>> BEGIN
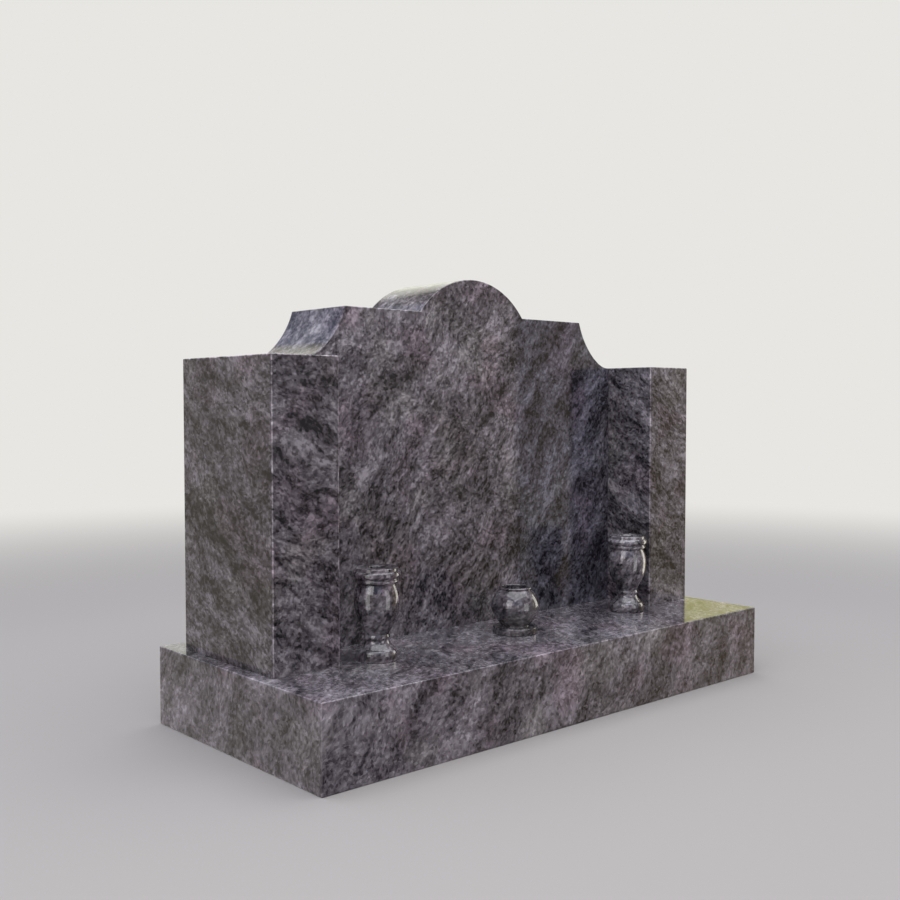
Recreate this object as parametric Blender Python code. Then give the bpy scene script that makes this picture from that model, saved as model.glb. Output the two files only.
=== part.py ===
# Headstone in polished granite: a plinth, a tablet between two pillars, two vases and a bowl.
# Sizes are in metres. The width runs along X, the front faces -Y and the underside is at z = 0.

import math

import bmesh
import bpy
from mathutils import Vector
from mathutils.geometry import interpolate_bezier

# Clearance left between two stones that touch, the flat taken off each exposed edge,
# and the turn from which two faces make an edge and not a curve
JOINT = 0.0003
ARRIS = 0.0018
EDGE_TURN = math.radians(14)

# Plinth: what it carries, with a ledge left on every side
PLINTH_HEIGHT = 0.152
FRONT_LEDGE = 0.178
BACK_LEDGE = 0.058
SIDE_LEDGE = 0.0255

# Pillars
PILLAR_WIDTH = 0.140
PILLAR_DEPTH = 0.310
PILLAR_HEIGHT = 0.557

# Tablet: it fills the bay between the pillars, flush with their backs
BAY_WIDTH = 0.889
TABLET_THICKNESS = 0.185
SHOULDER_RISE = 0.1035
CROWN_RISE = 0.074
CROWN_RADIUS = 0.184
COVE_RUN = 0.101
COVE_FLAT = 0.006
COVE_LEAN = math.radians(15.4)
COVE_TOP_PULL = 0.53
COVE_END_PULL = 0.36
CROWN_STEPS = 40
COVE_STEPS = 14

# Vessels: turned, and standing in one row just ahead of the line of the pillars' fronts
VESSEL_SIDES = 28
ROW_AHEAD = 0.0015
VESSEL_ARRIS = 0.001
MOUTH_EASE = 0.0025

# Vase: the lip, ring, neck and belly hang down from its top, and the waist and step rise from its foot
VASE_INSET = 0.0835
VASE_HEIGHT = 0.1715
VASE_LIP_RADIUS = 0.0446
VASE_LIP_DROP = 0.0129
VASE_LIP_THICKNESS = 0.014
VASE_BAND_INSET = 0.0054
VASE_RING_DROP = 0.0246
VASE_RING_THICKNESS = 0.007
VASE_RING_BULGE = 0.005
VASE_NECK_RADIUS = 0.0363
VASE_NECK_DROP = 0.0305
VASE_BELLY_RADIUS = 0.0431
VASE_BELLY_DROP = 0.0595
VASE_WAIST_RADIUS = 0.0226
VASE_WAIST_TOP = 0.048
VASE_WAIST_BOTTOM = 0.0376
VASE_BEAD_BULGE = 0.0015
VASE_BEAD_THICKNESS = 0.0068
VASE_STEP_HEIGHT = 0.0225
VASE_STEP_INSET = 0.0062
VASE_FOOT_RADIUS = 0.038
VASE_FOOT_WIDEST = 0.009
VASE_BORE_RADIUS = 0.0155
VASE_FLOOR_THICKNESS = 0.064

# Bowl, in the same way
BOWL_HEIGHT = 0.095
BOWL_RIM_RADIUS = 0.0344
BOWL_RIM_ROLL = 0.002
BOWL_RIM_UNDERCUT = 0.0016
BOWL_SHOULDER_DROP = 0.005
BOWL_BELLY_RADIUS = 0.050
BOWL_BELLY_DROP = 0.0395
BOWL_STEM_RADIUS = 0.029
BOWL_STEM_RISE = 0.0027
BOWL_FOOT_RADIUS = 0.0462
BOWL_FOOT_HEIGHT = 0.0138
BOWL_FOOT_SPREAD = 0.003
BOWL_BORE_RADIUS = 0.029
BOWL_FLOOR_THICKNESS = 0.027

# What follows from the sizes above
plinth_width = BAY_WIDTH + 2 * (PILLAR_WIDTH + SIDE_LEDGE)
plinth_depth = FRONT_LEDGE + PILLAR_DEPTH + BACK_LEDGE
bed = PLINTH_HEIGHT + JOINT
pillar_front = FRONT_LEDGE - plinth_depth / 2
pillar_back = pillar_front + PILLAR_DEPTH
pillar_top = bed + PILLAR_HEIGHT
shoulder_top = pillar_top + SHOULDER_RISE
crown_top = shoulder_top + CROWN_RISE
bay_half = BAY_WIDTH / 2

# Colour, as linear light
GRANITE = (0.088, 0.079, 0.086)
TURNED_GRANITE = (0.070, 0.063, 0.069)
POLISH = 0.12


def clear_scene():
    for obj in list(bpy.data.objects):
        bpy.data.objects.remove(obj)


def granite(name, colour):
    material = bpy.data.materials.new(name)
    material.use_nodes = True
    shader = material.node_tree.nodes["Principled BSDF"]
    shader.inputs["Base Color"].default_value = (*colour, 1)
    shader.inputs["Roughness"].default_value = POLISH
    shader.inputs["Metallic"].default_value = 0
    return material


def add_object(name, bm, colour):
    mesh = bpy.data.meshes.new(name)
    bm.to_mesh(mesh)
    bm.free()
    obj = bpy.data.objects.new(name, mesh)
    bpy.context.scene.collection.objects.link(obj)
    mesh.materials.append(granite(name, colour))
    return obj


def add_prism(name, outline, front, back, is_bedded):
    """A stone sawn to an outline in X and Z, from front to back, with its exposed edges eased."""
    bm = bmesh.new()
    face = bm.faces.new([bm.verts.new((x, front, z)) for x, z in outline])
    swept = bmesh.ops.extrude_face_region(bm, geom=[face])
    moved = [part for part in swept["geom"] if isinstance(part, bmesh.types.BMVert)]
    bmesh.ops.translate(bm, verts=moved, vec=(0, back - front, 0))
    bmesh.ops.recalc_face_normals(bm, faces=bm.faces)
    lowest = min(z for _, z in outline)
    sharp = [
        edge
        for edge in bm.edges
        if edge.calc_face_angle() > EDGE_TURN and not (is_bedded and on_bed(edge, lowest))
    ]
    bmesh.ops.bevel(bm, geom=sharp, offset=ARRIS, segments=1, profile=0.5, affect="EDGES")
    return add_object(name, bm, GRANITE)


def on_bed(edge, level):
    return all(abs(vert.co.z - level) < JOINT for vert in edge.verts)


def rectangle(left, right, low, high):
    return [(left, low), (right, low), (right, high), (left, high)]


def curve(start, start_pull, end_pull, end, steps):
    """Points after the start of a Bezier curve, up to its end."""
    knots = [Vector((*point, 0)) for point in (start, start_pull, end_pull, end)]
    return [(p.x, p.y) for p in interpolate_bezier(*knots, steps + 1)[1:]]


def oval(centre, across, up, first, last, steps):
    """Points on an oval round a centre, from the first angle to the last, in degrees."""
    turns = [math.radians(first + (last - first) * i / steps) for i in range(steps + 1)]
    return [(centre[0] + across * math.cos(t), centre[1] + up * math.sin(t)) for t in turns]


def tablet_outline():
    side = bay_half - JOINT
    cove_end = (bay_half - COVE_FLAT, pillar_top)
    shoulder_end = (cove_end[0] - COVE_RUN, shoulder_top)
    drop = COVE_TOP_PULL * SHOULDER_RISE
    top_pull = (
        shoulder_end[0] + drop * math.sin(COVE_LEAN),
        shoulder_end[1] - drop * math.cos(COVE_LEAN),
    )
    end_pull = (cove_end[0] - COVE_END_PULL * COVE_RUN, pillar_top)
    cove = [shoulder_end] + curve(shoulder_end, top_pull, end_pull, cove_end, COVE_STEPS)
    half_crown = math.degrees(math.acos(1 - CROWN_RISE / CROWN_RADIUS))
    crown = oval(
        (0, crown_top - CROWN_RADIUS),
        CROWN_RADIUS,
        CROWN_RADIUS,
        90 - half_crown,
        90 + half_crown,
        CROWN_STEPS,
    )
    right = [(side, bed), (side, pillar_top)] + cove[::-1]
    left = [(-x, z) for x, z in right[::-1]]
    return right + crown + left


def add_turned(name, profile, x):
    """A turned vessel. Its profile runs from the middle of its floor, over the rim, to under its foot."""
    mesh = bpy.data.meshes.new(name)
    points = [(radius, 0, height) for radius, height in profile]
    mesh.from_pydata(points, [(i, i + 1) for i in range(len(points) - 1)], [])
    obj = bpy.data.objects.new(name, mesh)
    bpy.context.scene.collection.objects.link(obj)
    obj.location = (x, pillar_front - ROW_AHEAD, bed)
    mesh.materials.append(granite(name, TURNED_GRANITE))
    lathe = obj.modifiers.new("lathe", "SCREW")
    lathe.axis = "Z"
    lathe.steps = VESSEL_SIDES
    lathe.render_steps = VESSEL_SIDES
    lathe.use_merge_vertices = True
    lathe.merge_threshold = 0.00001
    lathe.use_smooth_shade = True
    return obj


def bore(radius, floor, top):
    """The drilled hole, from the middle of its floor to the eased edge of the mouth."""
    ease = MOUTH_EASE
    mouth = oval((radius + ease, top - ease), ease, ease, 180, 90, 2)
    return [(0, floor), (radius, floor)] + mouth


def foot_edge(radius):
    """The eased lower edge of a foot, and in to the middle of the underside."""
    return [(radius, VESSEL_ARRIS), (radius - VESSEL_ARRIS, 0), (0, 0)]


def sweep(start, end, steps, leave, arrive):
    """A curve down a profile. Each pull is a pair of shares, of the change in radius and of the drop."""
    wide = end[0] - start[0]
    drop = end[1] - start[1]
    start_pull = (start[0] + wide * leave[0], start[1] + drop * leave[1])
    end_pull = (end[0] - wide * arrive[0], end[1] - drop * arrive[1])
    return curve(start, start_pull, end_pull, end, steps)


def vase_profile():
    top = VASE_HEIGHT
    band = VASE_LIP_RADIUS - VASE_BAND_INSET
    neck = (VASE_NECK_RADIUS, top - VASE_NECK_DROP)
    belly = (VASE_BELLY_RADIUS, top - VASE_BELLY_DROP)
    waist_top = (VASE_WAIST_RADIUS, VASE_WAIST_TOP)
    waist_bottom = (VASE_WAIST_RADIUS, VASE_WAIST_BOTTOM)
    step = (VASE_FOOT_RADIUS - VASE_STEP_INSET, VASE_STEP_HEIGHT)
    profile = bore(VASE_BORE_RADIUS, VASE_FLOOR_THICKNESS, top)
    # The lip: an upright band over a fat roll, with a thinner ring under it
    profile += [(band - VESSEL_ARRIS, top), (band, top - VESSEL_ARRIS)]
    lip_middle = (band, top - VASE_LIP_DROP)
    profile += oval(lip_middle, VASE_BAND_INSET, VASE_LIP_THICKNESS / 2, 90, -90, 6)
    ring_middle = (neck[0] + VASE_RING_BULGE / 2, top - VASE_RING_DROP)
    profile += oval(ring_middle, VASE_RING_BULGE / 2, VASE_RING_THICKNESS / 2, 70, -70, 3)
    # The body: out to the belly, then in to the waist
    profile += [neck]
    profile += sweep(neck, belly, 4, leave=(0.35, 0.19), arrive=(0, 0.45))
    profile += sweep(belly, waist_top, 7, leave=(0, 0.5), arrive=(0.26, 0.22))
    # The waist bead, the bell below it and the stepped foot
    bead_middle = (waist_top[0], (waist_top[1] + waist_bottom[1]) / 2)
    profile += oval(bead_middle, VASE_BEAD_BULGE, VASE_BEAD_THICKNESS / 2, 60, -60, 2)
    profile += [waist_bottom]
    profile += sweep(waist_bottom, step, 4, leave=(0.03, 0.36), arrive=(0.47, 0.38))
    foot_middle = (step[0] + VESSEL_ARRIS, VASE_FOOT_WIDEST)
    rise = step[1] - VESSEL_ARRIS - foot_middle[1]
    profile += oval(foot_middle, VASE_FOOT_RADIUS - foot_middle[0], rise, 80, 0, 4)
    return profile + foot_edge(VASE_FOOT_RADIUS)


def bowl_profile():
    top = BOWL_HEIGHT
    roll = BOWL_RIM_ROLL
    shoulder = (BOWL_RIM_RADIUS - BOWL_RIM_UNDERCUT, top - BOWL_SHOULDER_DROP)
    belly = (BOWL_BELLY_RADIUS, top - BOWL_BELLY_DROP)
    stem = (BOWL_STEM_RADIUS, BOWL_FOOT_HEIGHT + BOWL_STEM_RISE)
    profile = bore(BOWL_BORE_RADIUS, BOWL_FLOOR_THICKNESS, top)
    # The rolled rim and the round body
    profile += oval((BOWL_RIM_RADIUS - roll, top - roll), roll, roll, 90, -60, 4)
    profile += [shoulder]
    profile += sweep(shoulder, belly, 6, leave=(0.43, 0.2), arrive=(0, 0.36))
    profile += sweep(belly, stem, 6, leave=(0, 0.35), arrive=(0.43, 0.24))
    # The disc foot
    profile += [(stem[0], BOWL_FOOT_HEIGHT + VESSEL_ARRIS)]
    profile += [(BOWL_FOOT_RADIUS - BOWL_FOOT_SPREAD, BOWL_FOOT_HEIGHT)]
    edge = BOWL_FOOT_SPREAD - VESSEL_ARRIS
    profile += oval((BOWL_FOOT_RADIUS - edge, BOWL_FOOT_HEIGHT - edge), edge, edge, 60, 0, 2)
    return profile + foot_edge(BOWL_FOOT_RADIUS)


def build():
    clear_scene()
    half = plinth_width / 2
    add_prism(
        "plinth",
        rectangle(-half, half, 0, PLINTH_HEIGHT),
        -plinth_depth / 2,
        plinth_depth / 2,
        False,
    )
    add_prism("tablet", tablet_outline(), pillar_back - TABLET_THICKNESS, pillar_back, True)
    for side, name in ((-1, "left_pillar"), (1, "right_pillar")):
        edges = sorted((side * bay_half, side * (bay_half + PILLAR_WIDTH)))
        add_prism(name, rectangle(*edges, bed, pillar_top), pillar_front, pillar_back, True)
    vase_x = bay_half - VASE_INSET
    add_turned("left_vase", vase_profile(), -vase_x)
    add_turned("right_vase", vase_profile(), vase_x)
    add_turned("bowl", bowl_profile(), 0)


build()
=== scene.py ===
import math

import bmesh
import bpy
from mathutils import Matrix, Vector
from mathutils.geometry import interpolate_bezier


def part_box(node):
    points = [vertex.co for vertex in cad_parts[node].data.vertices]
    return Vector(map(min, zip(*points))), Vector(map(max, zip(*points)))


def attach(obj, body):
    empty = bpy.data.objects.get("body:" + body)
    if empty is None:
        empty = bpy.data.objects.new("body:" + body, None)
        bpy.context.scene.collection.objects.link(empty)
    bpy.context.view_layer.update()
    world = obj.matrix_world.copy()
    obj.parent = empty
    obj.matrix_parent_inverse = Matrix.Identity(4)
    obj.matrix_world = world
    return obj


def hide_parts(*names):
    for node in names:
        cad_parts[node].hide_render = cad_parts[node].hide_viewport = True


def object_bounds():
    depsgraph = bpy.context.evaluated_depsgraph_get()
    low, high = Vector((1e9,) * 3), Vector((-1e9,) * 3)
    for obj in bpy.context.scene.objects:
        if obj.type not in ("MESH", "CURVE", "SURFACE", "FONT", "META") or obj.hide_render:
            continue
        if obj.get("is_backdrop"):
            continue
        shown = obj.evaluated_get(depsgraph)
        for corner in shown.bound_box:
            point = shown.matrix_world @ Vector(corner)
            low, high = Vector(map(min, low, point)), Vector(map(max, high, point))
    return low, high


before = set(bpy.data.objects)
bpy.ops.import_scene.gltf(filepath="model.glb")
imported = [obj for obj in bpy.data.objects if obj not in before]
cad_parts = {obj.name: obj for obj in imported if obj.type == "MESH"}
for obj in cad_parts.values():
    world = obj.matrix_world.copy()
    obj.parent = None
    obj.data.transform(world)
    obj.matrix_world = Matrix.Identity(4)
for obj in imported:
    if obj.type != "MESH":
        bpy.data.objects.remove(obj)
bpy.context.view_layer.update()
scene = bpy.context.scene
print("frame loaded")


# Shader helpers

def addNode(tree, kind, **settings):
    node = tree.nodes.new(kind)
    for name, value in settings.items():
        setattr(node, name, value)
    return node


def plug(tree, socket, value):
    if isinstance(value, bpy.types.NodeSocket):
        tree.links.new(value, socket)
    elif value is not None:
        socket.default_value = value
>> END
> **Work to do**:
Within the listing above, the range opens at the line with "for side, name" and closes at the line with "if empty is". Reproduce exactly the lines of that range, including both ends.

> **Output for this task**:
    for side, name in ((-1, "left_pillar"), (1, "right_pillar")):
        edges = sorted((side * bay_half, side * (bay_half + PILLAR_WIDTH)))
        add_prism(name, rectangle(*edges, bed, pillar_top), pillar_front, pillar_back, True)
    vase_x = bay_half - VASE_INSET
    add_turned("left_vase", vase_profile(), -vase_x)
    add_turned("right_vase", vase_profile(), vase_x)
    add_turned("bowl", bowl_profile(), 0)


build()
=== scene.py ===
import math

import bmesh
import bpy
from mathutils import Matrix, Vector
from mathutils.geometry import interpolate_bezier


def part_box(node):
    points = [vertex.co for vertex in cad_parts[node].data.vertices]
    return Vector(map(min, zip(*points))), Vector(map(max, zip(*points)))


def attach(obj, body):
    empty = bpy.data.objects.get("body:" + body)
    if empty is None:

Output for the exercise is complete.